In this case, two entities were both being held responsible for the condition of the centre, even though one was only the employer of the plaintiff and not the one that owned and operated the centre. This reason that both could be found responsible is that the employer cannot let go of its duty to provide a safe work area to its employee, simply by sending the employee to work at another location.
The law requires the employer to ensure the work site is safe, by its own independent assessment and ongoing inspections, and to take whatever steps are needed to address any dangers at the other location.
This situation is very common. It will become more common as more people are employed through companies that send them to work at other locations, or through labour hire companies that operate solely by being the go-between that finds and hires a person to work at another location.

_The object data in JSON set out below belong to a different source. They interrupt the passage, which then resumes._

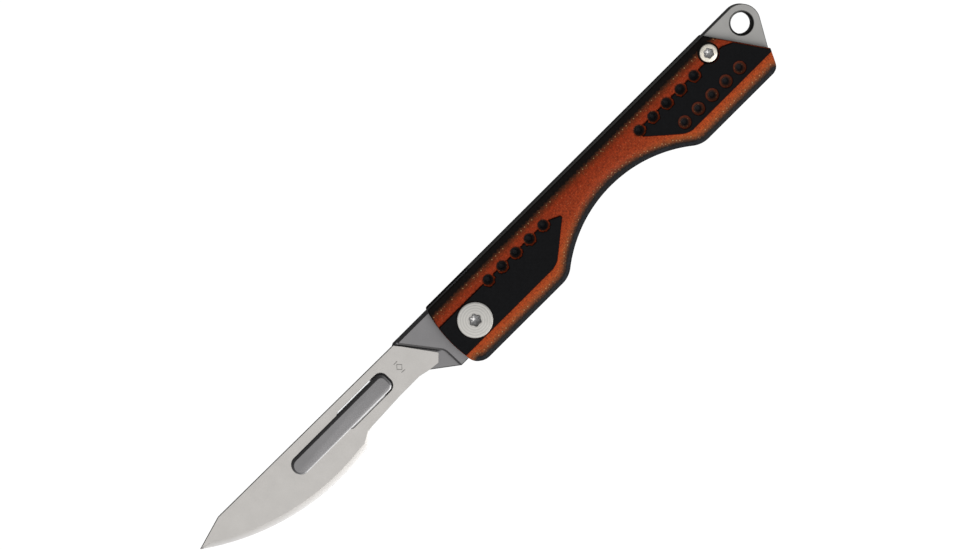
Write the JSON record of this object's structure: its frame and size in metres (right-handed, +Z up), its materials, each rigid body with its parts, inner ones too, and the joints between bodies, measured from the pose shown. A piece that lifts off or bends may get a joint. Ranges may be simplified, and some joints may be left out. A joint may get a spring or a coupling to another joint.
{
  "type": "folding scalpel craft knife",
  "caption": "Folding craft knife with a replaceable scalpel blade, layered laminate handle scales, a finger waist and a lanyard tab.",
  "frame": {"origin": "centre of the open knife's box in plan, on the surface it lies on", "axes": "+X from the point towards the tail, +Y from the belly to the spine, +Z up through the pivot, from the back scale to the front scale"},
  "size_m": [0.1442, 0.0144, 0.0091],
  "materials": {
    "scale_laminate": "layered glass-fibre laminate, black skin over orange, satin",
    "liner_steel": "stone-washed",
    "spacer_blasted": "bead-blasted",
    "hardware_steel": "turned, fine concentric lines",
    "bright_screw": "polished, warm white",
    "washer_bronze": "rolled sheet",
    "holder_satin": "fine satin",
    "blade_steel": "satin with a bright ground edge"
  },
  "bodies": {
    "handle": {"front_scale": "scale_laminate", "back_scale": "scale_laminate", "front_liner": "liner_steel", "back_liner": "liner_steel", "backspacer": "spacer_blasted", "backspacer_pin": "hardware_steel", "detent_ball": "hardware_steel", "pivot_barrel": "hardware_steel", "pivot_screw": "hardware_steel", "front_washer": "washer_bronze", "back_washer": "washer_bronze", "body_barrel": "bright_screw", "body_screw": "bright_screw"},
    "blade": {"blade_holder": "holder_satin", "scalpel_blade": "blade_steel", "stop_pin": "hardware_steel"}
  },
  "joints": [
    {"name": "blade_fold", "type": "hinge", "parent": "handle", "child": "blade", "pos_m": [-0.00562, -0.00021, 0.0044], "axis": [0, 0, 1], "range_deg": [0, 180]}
  ]
}
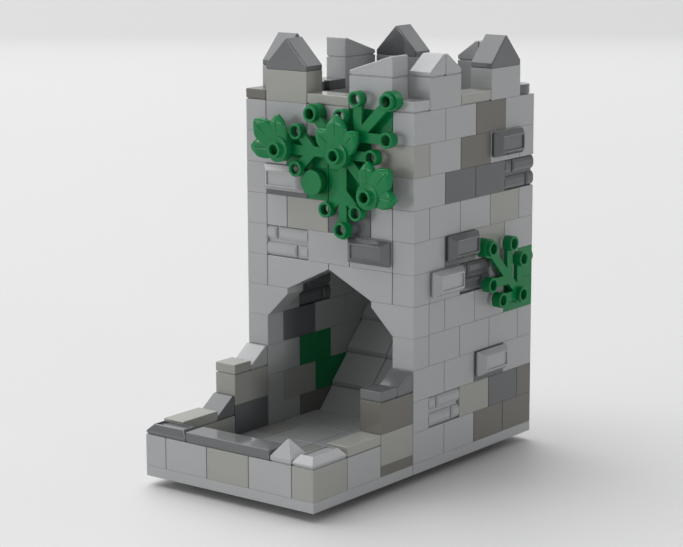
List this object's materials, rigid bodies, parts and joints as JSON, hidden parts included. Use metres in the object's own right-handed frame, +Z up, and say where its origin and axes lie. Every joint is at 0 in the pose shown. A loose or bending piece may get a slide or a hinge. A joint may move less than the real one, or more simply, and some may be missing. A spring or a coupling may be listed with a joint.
{
  "type": "dice tower",
  "caption": "Brick-built dice tower shaped as a ruined castle tower, with battlements, a pointed arch, a walled dice tray and turning leaf sprigs on climbing ivy.",
  "frame": {"origin": "centre of the footprint of the two base plates, on the underside of their rims", "axes": "+Z up, -Y towards the open front of the dice tray, +X to the right-hand wall as seen facing the tray"},
  "size_m": [0.072, 0.1167, 0.128],
  "materials": {
    "brown_grey_bricks": "glossy moulded plastic",
    "dark_grey_bricks": "glossy moulded plastic",
    "dark_grey_smooth": "glossy moulded plastic",
    "green_bricks": "glossy moulded plastic",
    "green_leaves": "glossy moulded plastic",
    "green_stems": "glossy moulded plastic",
    "light_grey_bricks": "glossy moulded plastic",
    "light_grey_smooth": "glossy moulded plastic",
    "warm_grey_bricks": "glossy moulded plastic",
    "warm_grey_smooth": "glossy moulded plastic"
  },
  "bodies": {
    "tower": {"arch_crowns": "light_grey_smooth", "arch_shoulders": "light_grey_smooth", "baffle_caps": "light_grey_smooth", "baffle_slopes": "light_grey_smooth", "brown_bricks": "brown_grey_bricks", "course_01_light_bricks": "light_grey_bricks", "course_02_light_bricks": "light_grey_bricks", "course_03_light_bricks": "light_grey_bricks", "course_04_light_bricks": "light_grey_bricks", "course_05_light_bricks": "light_grey_bricks", "course_06_light_bricks": "light_grey_bricks", "course_07_light_bricks": "light_grey_bricks", "course_08_light_bricks": "light_grey_bricks", "course_09_light_bricks": "light_grey_bricks", "course_10_light_bricks": "light_grey_bricks", "course_11_light_bricks": "light_grey_bricks", "dark_bricks": "dark_grey_bricks", "floor_tiles_light": "light_grey_smooth", "floor_tiles_warm": "warm_grey_smooth", "green_bricks": "green_bricks", "green_round_tile": "green_leaves", "ingots_dark": "dark_grey_smooth", "ingots_light": "light_grey_smooth", "ivy_back": "green_stems", "ivy_front": "green_stems", "ivy_side": "green_stems", "masonry_bricks_dark": "dark_grey_bricks", "masonry_bricks_light": "light_grey_bricks", "merlon_bricks_light": "light_grey_bricks", "merlon_roofs": "dark_grey_smooth", "merlon_small_slopes": "light_grey_smooth", "merlon_wedges": "light_grey_smooth", "parapet_round_tiles": "dark_grey_smooth", "parapet_tile_brown": "brown_grey_bricks", "parapet_tile_dark": "dark_grey_smooth", "parapet_tiles_light": "light_grey_smooth", "parapet_tiles_warm": "warm_grey_smooth", "ramp_step_1": "light_grey_smooth", "ramp_step_2": "light_grey_smooth", "ramp_step_3": "light_grey_smooth", "ramp_step_4": "light_grey_smooth", "ramp_support_bricks": "light_grey_bricks", "side_stud_bricks_dark": "dark_grey_bricks", "side_stud_bricks_green": "green_bricks", "side_stud_bricks_light": "light_grey_bricks", "tower_base_plate": "light_grey_bricks", "tray_base_plate": "light_grey_bricks", "tray_bricks_brown": "brown_grey_bricks", "tray_bricks_dark": "dark_grey_bricks", "tray_bricks_light": "light_grey_bricks", "tray_bricks_warm": "warm_grey_bricks", "tray_pyramid": "light_grey_smooth", "tray_small_slope_light": "light_grey_smooth", "tray_small_slopes_dark": "dark_grey_smooth", "tray_tiles_dark": "dark_grey_smooth", "tray_tiles_warm": "warm_grey_smooth", "warm_bricks": "warm_grey_bricks"},
    "sprig_left": {"leaf_sprig_left": "green_leaves"},
    "sprig_centre": {"leaf_sprig_centre": "green_leaves"},
    "sprig_right": {"leaf_sprig_right": "green_leaves"}
  },
  "joints": [
    {"name": "sprig_left_turn", "type": "hinge", "parent": "tower", "child": "sprig_left", "pos_m": [-0.01463, -0.0128, 0.0952], "axis": [0, -1, 0], "range_deg": [-25, 25]},
    {"name": "sprig_centre_turn", "type": "hinge", "parent": "tower", "child": "sprig_centre", "pos_m": [0.008, -0.0128, 0.0952], "axis": [0, -1, 0], "range_deg": [-25, 10]},
    {"name": "sprig_right_turn", "type": "hinge", "parent": "tower", "child": "sprig_right", "pos_m": [0.01931, -0.0128, 0.08389], "axis": [0, -1, 0], "range_deg": [-10, 25]}
  ]
}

In such situations, it is very important that anyone injured ensures they report any problems, not only to the place where they are working but also to their own employer. This step seems very strange to many workers, as they cannot see how their employer can do anything about the work environment at another location.
Unless each and every worker employed in this situation is aware of this ongoing responsibility held by the employer, the employer may not be properly advised of the need to address work safety issues.
If unfortunately an accident does occur, then the worker needs to ensure that he or she records whatever evidence can be obtained at that time, for example by taking photos or videos of the work conditions that caused the injury.
This advice is critical, as often the work environment will not stay the same or the worker may not be able to get access to the work environment again.